A white lawmaker, Republican Rep. William Shirley of Quitman, is trying to put the flag provision into other bills. Legislative Black Caucus members say they will slow down work in the House to protest Shirley's effort. They did so Wednesday by having bills read aloud.

Mississippi's flag, used since 1894, is the last state banner in the nation to prominently feature the Confederate battle emblem — a red field topped by a tilted blue cross dotted by 13 white stars. Voters chose to keep the flag in a 2001 election. But, like other Old South symbols, it has come under intense public debate since the June 2015 massacre of nine black worshippers at a church in Charleston, South Carolina. The white man convicted in the slayings had previously posed for online photos holding a Confederate battle flag.

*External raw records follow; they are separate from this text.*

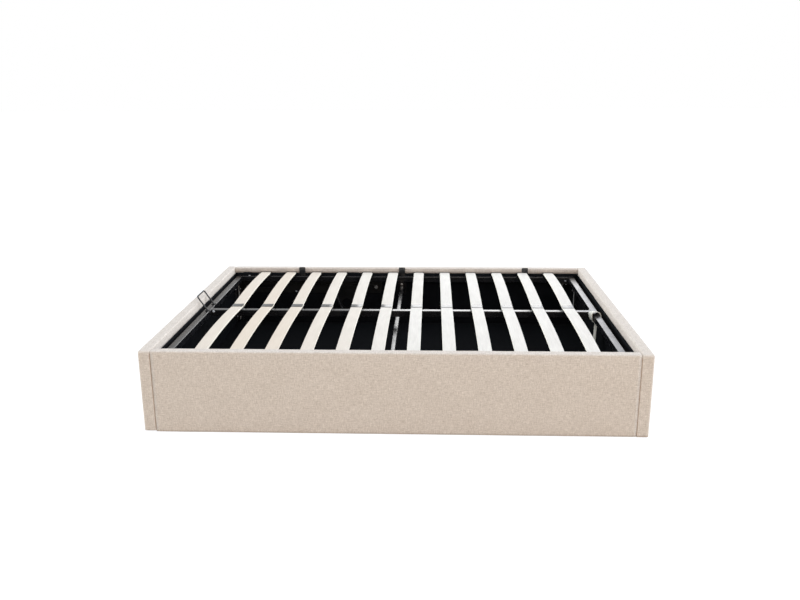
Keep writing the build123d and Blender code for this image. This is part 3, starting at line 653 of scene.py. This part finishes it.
def cover(name, kind, side):
    """A panel's or rail's cover: thin foam under fabric, turned over the top and tacked inside."""
    lo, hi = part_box(name + "_cover")
    lo.z -= SKIRT
    hi.z += KINDS[kind]["foam"]
    long_axis, thick_axis = KINDS[kind]["axes"]
    outer = hi[thick_axis] if side > 0 else lo[thick_axis]

    def radius_of(middle, axis):
        inside = abs(middle[thick_axis] - outer) >= 1e-5
        height = "top" if middle.z > (lo.z + hi.z) / 2 else "bottom"
        edge = "upright" if axis == 2 else height if axis == long_axis else "end_" + height
        return KINDS[kind]["radii"][edge][inside] * MM

    bm = block(lo, hi, radius_of)
    slice_up(bm, long_axis, lo[long_axis], hi[long_axis], LONG_STEP)
    slice_up(bm, 2, lo.z, hi.z, HIGH_STEP)
    slice_up(bm, thick_axis, lo[thick_axis], hi[thick_axis], KINDS[kind]["step"])
    open_inside(bm, kind, side, hi[long_axis])
    pull_tight(bm, lo, hi, kind, side)
    unfold(bm, hi, hi[thick_axis] - lo[thick_axis], outer, kind, side)
    obj = link(name.replace("_panel", "") + "_upholstery", from_bmesh(name, bm))
    thicken(obj, FABRIC, -1)
    finished(obj, MATERIALS["upholstery"])
    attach(obj, "base")
    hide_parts(name + "_cover")


cover("left_rail", "rail", -1)
cover("right_rail", "rail", 1)
cover("head_panel", "panel", -1)
cover("foot_panel", "panel", 1)


# The sewn edges in the seams, whose darker thread is a painted shade of the grooves

CORD_X, CORD_Y = 0.9526, 0.7279
CORD_LOW, CORD_LENGTH = 0.006, 0.322
CORD_RADIUS = 1.25 * MM
CORD_STEPS = 64


def seam_cords():
    """The sewn edge that shows in the groove between each rail's cover and each panel's cover."""
    for end, x in (("head", -CORD_X), ("foot", CORD_X)):
        for hand, y in (("left", -CORD_Y), ("right", CORD_Y)):
            bm = bmesh.new()
            rings = []
            for k in range(CORD_STEPS + 1):
                z = CORD_LOW + CORD_LENGTH * k / CORD_STEPS
                sway = 0.25 * MM * noise.noise(Vector((x * 9, y * 7, z * 30)))
                around = circle(x + sway, y, CORD_RADIUS, 10)
                rings.append([bm.verts.new((a, b, z)) for a, b in around])
            skin(bm, rings)
            obj = link(f"seam_{end}_{hand}", from_bmesh(f"seam_{end}_{hand}", bm))
            obj.data.materials.append(SEAM_THREAD_SHADE)
            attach(obj, "base")


seam_cords()


# Black lining on the four inner faces

LINING_THICK = 0.8 * MM
LINING_LOW = 0.005
LINING_COLUMN, LINING_ROWS = 0.03, 12
LINING_RIPPLE = 0.45 * MM


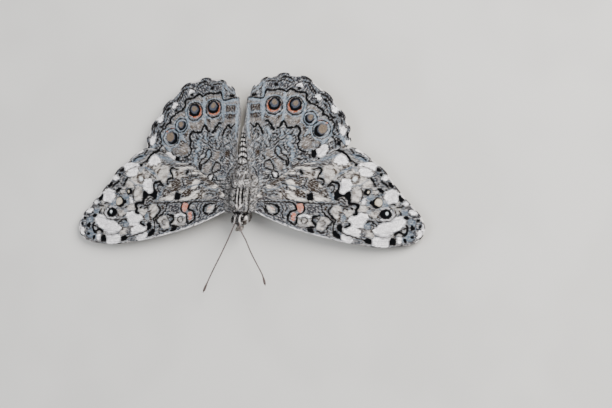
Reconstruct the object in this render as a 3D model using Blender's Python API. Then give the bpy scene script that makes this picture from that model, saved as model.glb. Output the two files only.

Shirley has said that if Mississippi universities take state money, they should fly the official state symbol — whatever design it has. He was one of several lawmakers who participated in a 2016 rally outside the state Capitol in support of the current flag.

The Black Caucus chairwoman, Democratic Rep. Sonya Williams-Barnes of Gulfport, said the flag is offensive and should be redesigned.

"When I look at that flag, I see a Ku Klux Klansman," Williams-Barnes said Thursday.

Republican House Speaker Philip Gunn of Clinton said soon after the Charleston slayings that Mississippi should change its flag to a design that would unify the state, where the population is 38 percent black. Gunn has not offered a proposal. Bills to alter the flag have stalled because Gunn said there is not a House majority willing to vote for change.

Gunn said telling universities to fly the flag could create First Amendment problems.

"By taking the flag down, they are saying, 'We do not agree with the message that this flag sends.' And, so, you've got government stepping up and saying, 'Because we give you money, We're going to force you to do something that you find personally offensive,'" Gunn said. "I believe a lot of people would have a problem with that."